In Animal Legal Defense Fund v. Perdue, Judge Edwards, joined by Chief Judge Garland, addressed the Animal Welfare Act, which requires the Secretary of Agriculture “to promulgate regulations governing minimum animal housing and care standards, and also to issue licenses to entities and individuals seeking to engage in exhibition activities.” It seems that “USDA has bifurcated its approach to licensing”; initial applications are not treated the same as license renewals. Here, a zoo in Iowa received a license in 1994 and has consistently received license renewals. The Animal Legal Defense Fund challenged the agency’s renewal of the license because, allegedly, the zoo was not adequately seeing to animal welfare and the agency should have accepted the zoo’s self-certification. The D.C. Circuit concluded that the scheme is lawful but that case should be remanded to consider an arbitrary and capricious challenge. (This is a complicated scheme; I’m butchering it. Sorry.)

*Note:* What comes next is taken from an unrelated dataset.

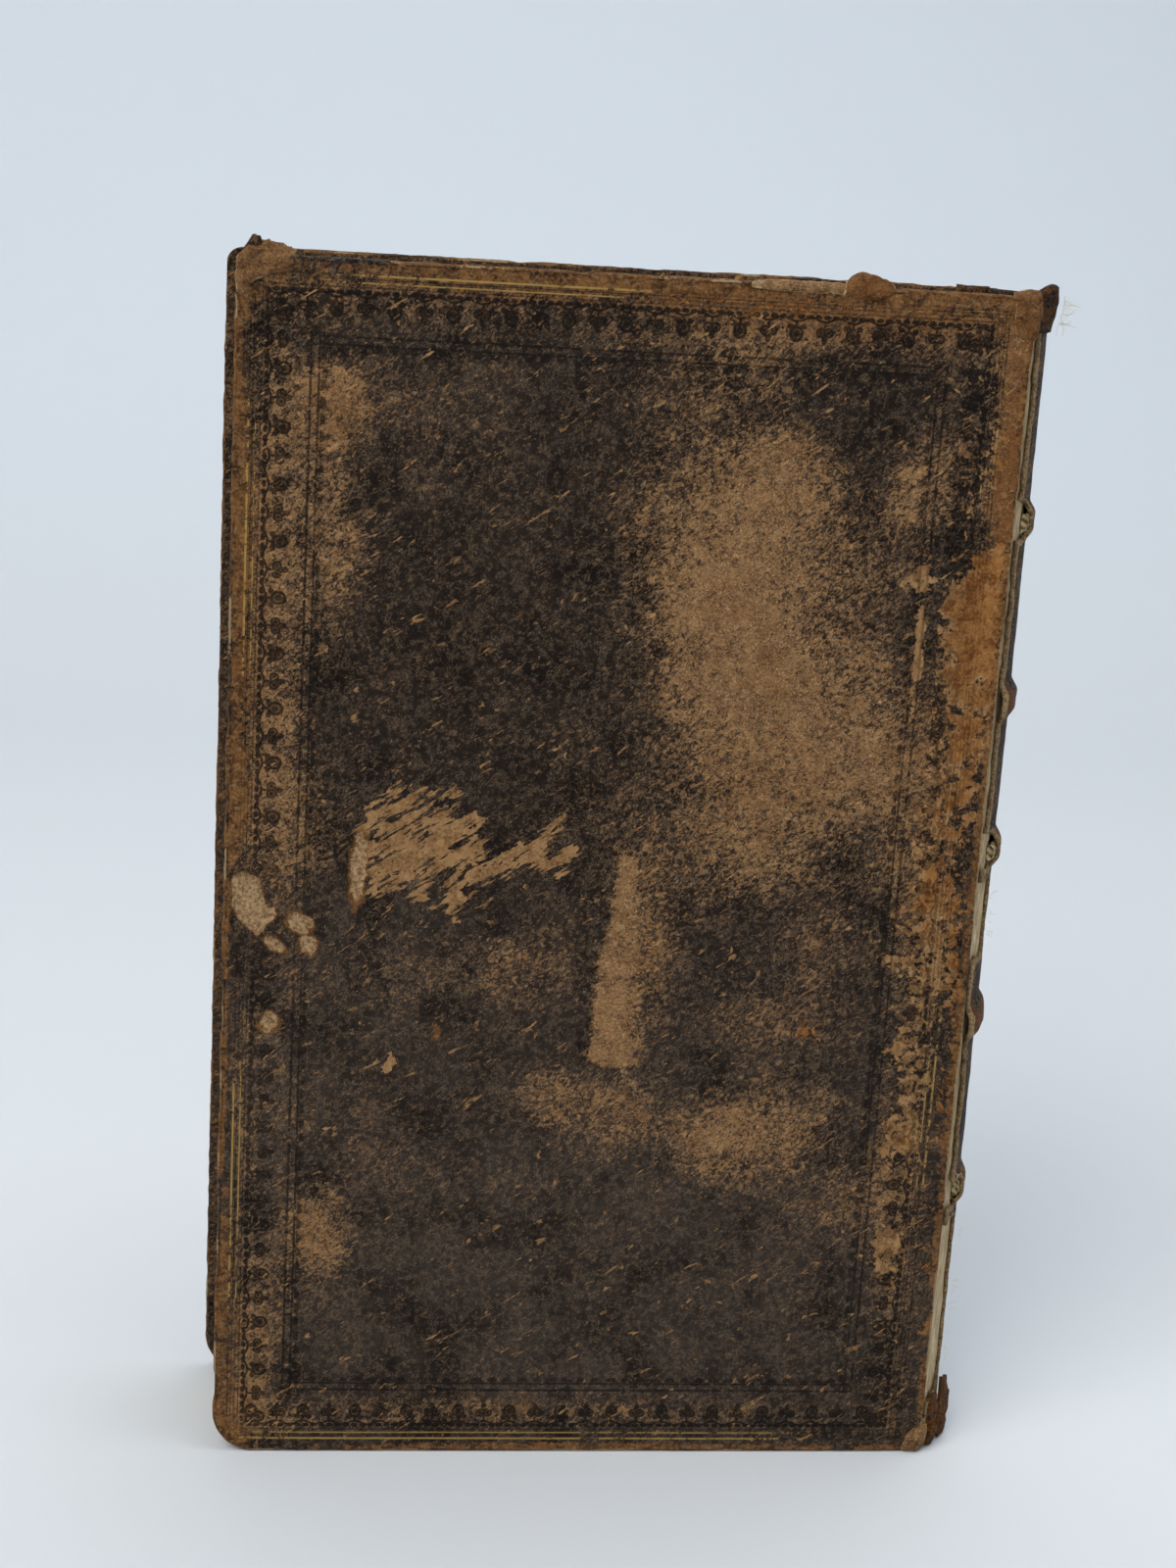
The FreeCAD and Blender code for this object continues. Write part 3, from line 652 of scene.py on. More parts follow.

Judge Griffith concurred in the judgment: “I would join our sister circuits and defer to USDA’s considered judgment that a renewal is not ‘issued’ under § 2133, and that its renewal scheme is therefore a permissible interpretation of the Act. Because the majority is clear that its analysis does not ‘reach the “issue” issue,’ there is nothing in the opinion that prevents the agency from interpreting ‘issue’ as it has in its arguments to us.”

(The Court also reissued American Wild Horse Preservation Campaign v. Perdue. Upon a quick review, the Court has now vacated in part rather than just remanded.)

This week’s cases are interesting. Yet I’ll go out on a limb and say that they will not be heard by the en banc Court.


* Indeed, the Court denied rehearing en banc regarding another Second Amendment case just last year; in that case, a judge requested a vote. For what it is worth, both of the Court’s Second Amendment opinions for which en banc rehearing was denied are formidable; perhaps that is another reason the Court had no appetite to rehear them.